Lorsque l’œuvre de diabolisation de nous-mêmes a abouti, nous nous sommes chargés de détruire ou de brader nous-mêmes tout ce que les autres n’avaient pas pu emporter ou détruire. Lorsque vous perdez votre âme, vous devenez une espèce de zombie qui ne peut plus réfléchir par lui-même et vous obéissez au doigt et à l’œil à celui qui a pris possession de votre substance. Les Européens savent pourquoi ils ne veulent pas nous restituer ces œuvres qui, pour l’essentiel sont juste entreposées dans des sous-sols de musées, loin des regards du grand public.
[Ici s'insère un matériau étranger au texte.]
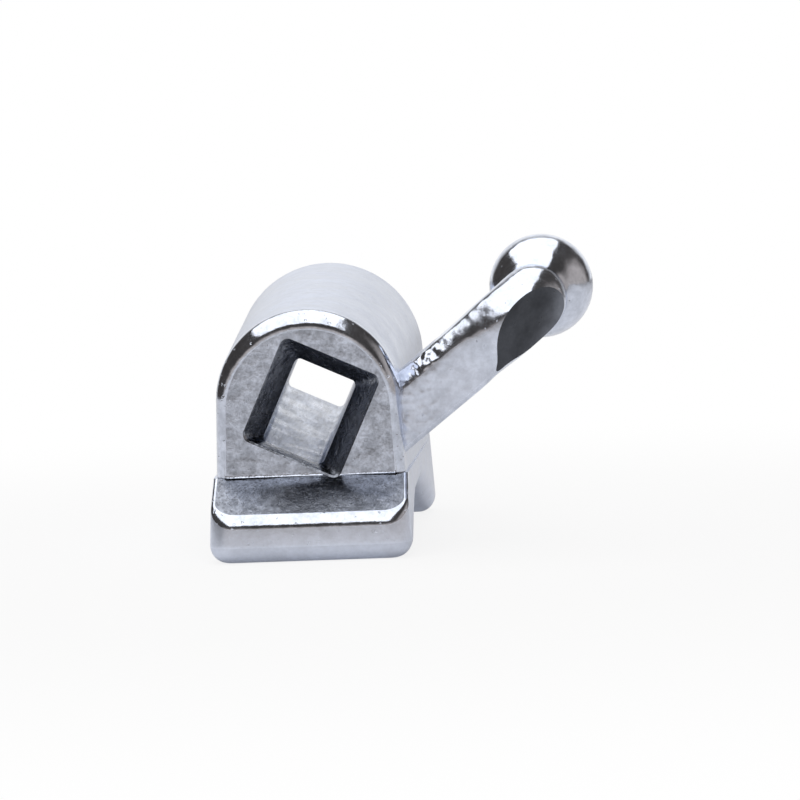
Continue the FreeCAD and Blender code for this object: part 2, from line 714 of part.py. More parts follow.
def crosswise_grooves(doc, body):
    """Grooves across the pad, spaced round the hollow's curve with land in the middle."""
    half_arc = f"{HOLLOW_SLOPE} / 1 rad * {HOLLOW_RADIUS}"
    count = f"2 * floor(({half_arc} - Dims.groove_rim) / Dims.groove_pitch + 0.5)"
    spread = f"({count} - 1) * Dims.groove_pitch / {HOLLOW_RADIUS} * 1 rad"
    sketch = new_sketch(
        body,
        "YZ_Plane",
        "crosswise_side",
        (HOLLOW_Y, HOLLOW_Z, ""),
        Vector(0, 0, 1),
        f"-Dims.tube_pitch * 1 deg - {spread} / 2",
    )
    groove_outline(sketch, "0", "Dims.groove_width / 2")
    cut = add_feature(
        body, "PartDesign::Pocket", "crosswise_cut", Profile=sketch, Midplane=True
    )
    cut.setExpression("Length", "Dims.base_mesial_width - 2 * Dims.groove_rim")
    settle(doc, body, cut)
    rows = add_feature(
        body,
        "PartDesign::PolarPattern",
        "crosswise_rows",
        Originals=[cut],
        Axis=(sketch, ["N_Axis"]),
    )
    rows.setExpression("Angle", spread)
    rows.setExpression("Occurrences", count)
    return settle(doc, body, rows)


def lay_on_lands(body):
    """Turn and move the body so that the middle of the mesial land's flat is the origin."""
    body.Placement = FreeCAD.Placement(Vector(), Rotation(Vector(1, 0, 0), 1))
    body.setExpression("Placement.Rotation.Angle", "Dims.tube_pitch")
    body.setExpression(
        "Placement.Base.y", "Dims.ledge_length - (Dims.base_foot_round + Dims.base_land) / 2"
    )
    body.setExpression("Placement.Base.z", "Dims.base_thickness")


def check(doc, shape):
    """Stop if any object failed or the finished shape isn't one sound solid."""
    for thing in doc.Objects:
        if "Invalid" in thing.State or "Error" in thing.State:
            raise RuntimeError(f"{thing.Name} failed: {thing.State}")
    if shape.isNull() or not shape.isValid() or len(shape.Solids) != 1:
        raise RuntimeError("the tube's shape is not one valid solid")


def main():
    doc = FreeCAD.newDocument("buccal_tube")
    fill_sheet(doc)
    body = doc.addObject("PartDesign::Body", NODE)
    body.Label = NODE
    barrel = tube(doc, body)
    face_rims(doc, body, barrel)
    base_pad(doc, body)
    hollowed = hollow(doc, body)
    foot_round(doc, body, hollowed)
    ledge(doc, body)
    hook(doc, body)
    archwire_slot(doc, body)
    lengthwise_grooves(doc, body)
    crosswise_grooves(doc, body)
    lay_on_lands(body)
    doc.recompute()
    check(doc, body.Shape)
    print(f"{NODE}: {body.Shape.Volume:.4f} mm3")
    os.makedirs("parts", exist_ok=True)
    body.Shape.exportStep(f"parts/{NODE}.step")


main()
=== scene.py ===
"""Molar buccal tube, a polished one-piece casting, on a plain white stage.

The tube is modelled in millimetres in its own frame: the slot runs along +Y and the origin is the
middle of the crease between the mesial face and the ledge. It is then turned by the slot's climb,
set down on its pad and made real size, in metres, in the row's frame.
"""

import math

import bmesh
import bpy
from bpy.props import FloatProperty, FloatVectorProperty, IntProperty, PointerProperty
from bpy.types import Operator, Panel, PropertyGroup
from mathutils import Matrix, Vector


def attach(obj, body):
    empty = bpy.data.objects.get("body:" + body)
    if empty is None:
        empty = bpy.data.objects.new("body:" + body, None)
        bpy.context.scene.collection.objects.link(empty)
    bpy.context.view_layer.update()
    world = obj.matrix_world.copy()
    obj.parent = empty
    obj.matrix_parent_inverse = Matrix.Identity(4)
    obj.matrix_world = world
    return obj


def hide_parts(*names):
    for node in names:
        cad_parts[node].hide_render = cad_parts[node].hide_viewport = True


bl_info = {
    "name": "Molar buccal tube",
    "version": (1, 0, 0),
    "blender": (4, 5, 0),
    "location": "View3D > Sidebar > Buccal tube",
    "description": "Models a cast orthodontic molar tube and its stage",
    "category": "Object",
}

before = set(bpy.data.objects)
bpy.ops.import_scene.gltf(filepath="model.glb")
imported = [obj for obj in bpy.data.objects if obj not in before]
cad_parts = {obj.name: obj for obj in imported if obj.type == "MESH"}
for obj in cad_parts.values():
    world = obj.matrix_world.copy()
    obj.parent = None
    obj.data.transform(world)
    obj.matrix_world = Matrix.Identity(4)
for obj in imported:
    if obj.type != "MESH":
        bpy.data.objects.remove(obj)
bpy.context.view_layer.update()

MM = 0.001
CASTING = "buccal_tube_casting"
# Distances in millimetres under which a vertex counts as on a plane or on the crease, and under
# which two vertices are one
EPS = 1e-4
NEAR_CREASE = 2e-3
WELD = 4e-4

# Every finish, in the order of the parts' material slots, with its painted light and shade. Shade
# is a share of the steel's colour, painted light and shade that lightens or darkens each surface
# to how bright it looks under the lamp and in what it mirrors; rough is the roughness from its
# least to its most, lumps and grain the size and depth of a relief, in millimetres, and pits their
# size, how rare they are and their depth, or their height where it is negative. Cloud and dapple
# say how far the colour darkens in large patches and in small ones, and stretch draws the relief
# out along the axes where it is below 1.
FINISHES_AND_PAINTED_LIGHT = {
    "cast_skin": dict(
        shade=1.0, rough=(0.30, 0.38), lumps=(0.09, 0.002), grain=(0.025, 0.0012),
        pits=(0.04, 0.73, 0.003), cloud=0.08, dapple=0.05,
    ),
    "lapped_face": dict(
        shade=1.12, rough=(0.32, 0.42), lumps=(0.08, 0.009), grain=(0.020, 0.004),
        pits=(0.04, 0.71, 0.004), cloud=0.22, dapple=0.26,
    ),
    "polished_rim": dict(
        shade=1.05, rough=(0.09, 0.17), lumps=(0.12, 0.003), grain=(0.030, 0.0006),
        pits=(0.05, 0.68, 0.003), cloud=0.10, dapple=0.15,
    ),
    # Painted shade: the ledge top's steel is darkened to stand for the dark room that it mirrors
    "ledge_top": dict(
        shade=0.58, rough=(0.22, 0.30), lumps=(0.05, 0.002), grain=(0.014, 0.0018),
        pits=(0.020, 0.60, -0.005), cloud=0.25, dapple=0.30, stretch=(1, 0.7, 0.7),
    ),
    "ledge_front": dict(
        shade=1.12, rough=(0.28, 0.34), lumps=(0.12, 0.002), grain=(0.025, 0.001),
        pits=(0.03, 0.70, 0.002), cloud=0.08, dapple=0.06,
    ),
    "crease_bead": dict(
        shade=1.1, rough=(0.15, 0.30), lumps=(0.03, 0.004), grain=(0.02, 0.002),
        pits=(0.05, 0.68, 0.003), cloud=0.1, dapple=0.2,
    ),
    # Painted shade: the funnel's walls, a recess, are darkened to half the steel's colour
    "funnel_wall": dict(
        shade=0.50, rough=(0.18, 0.32), lumps=(0.05, 0.004), grain=(0.016, 0.0015),
        pits=(0.03, 0.66, -0.003), cloud=0.2, dapple=0.20,
    ),
    "slot_wall": dict(
        shade=1.1, rough=(0.26, 0.38), lumps=(0.06, 0.006), grain=(0.022, 0.004),
        pits=(0.05, 0.66, 0.005), cloud=0.12, dapple=0.24, stretch=(1, 0.12, 1),
    ),
    "hook_skin": dict(
        shade=1.08, rough=(0.10, 0.20), lumps=(0.13, 0.006), grain=(0.04, 0.0008),
        pits=(0.04, 0.74, 0.003), cloud=0.10, dapple=0.12,
    ),
    # Painted reflection: the ground facet's steel is nearly black, standing for the dark room that
    # it
    # mirrors, and is painted paler toward its far edge further down
    "ground_facet": dict(
        shade=0.11, rough=(0.12, 0.20), lumps=(0.15, 0.003), grain=(0.03, 0.0003),
        pits=(0.03, 0.72, -0.003), cloud=0.3, dapple=0.1,
    ),
}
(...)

Alors, là où les Européens et leurs prêtres sont arrivés les premiers, on a rejeté sa religion ancestrale et l’on est devenu chrétien. Et l’on s’est totalement approprié cette nouvelle âme. Aujourd’hui les Africains chrétiens sont parmi les plus intégristes. Et là où les Arabes et leurs imams sont arrivés les premiers, l’on est devenu musulman, gardien jaloux de cette religion que l’on s’est totalement aussi appropriée. Et c’est surtout sur notre continent que l’on se massacre, au Mali, au Burkina Faso, au Niger, au Nigeria, en Somalie, au Mozambique, au Kenya, en Ouganda, au nom d’Allah.

Ceux qui rejettent avec le plus de véhémence les cultes traditionnels africains sont les Africains. Lorsque le débat sur la restitution des biens culturels africains avait été lancé, de nombreux Africains ne voyaient pas l’utilité de cette restitution puisqu’eux-mêmes les avaient rejetés comme étant démoniaques, ou tout au moins ne relevant pas de la civilisation, ainsi qu’on le leur avait dit. D’autres se sont demandés où ces œuvres allaient être entreposés, puisque la culture des musées n’est pas vraiment la nôtre.

Lorsque la France a daigné restituer 26 œuvres sur les milliers qu’elle avait volés au Bénin, ces œuvres ont été exposées au palais présidentiel à Cotonou où j’ai eu l’occasion d’aller les voir aussi. J’avais surtout remarqué la joie de milliers de Béninois, de tous âges, à l’idée de renouer avec leurs racines. Et j’ai compris qu’il y a effectivement un réel besoin chez de nombreux Africains de retrouver leur âme volée, pour être en paix avec eux-mêmes. Oui, on peut toujours espérer.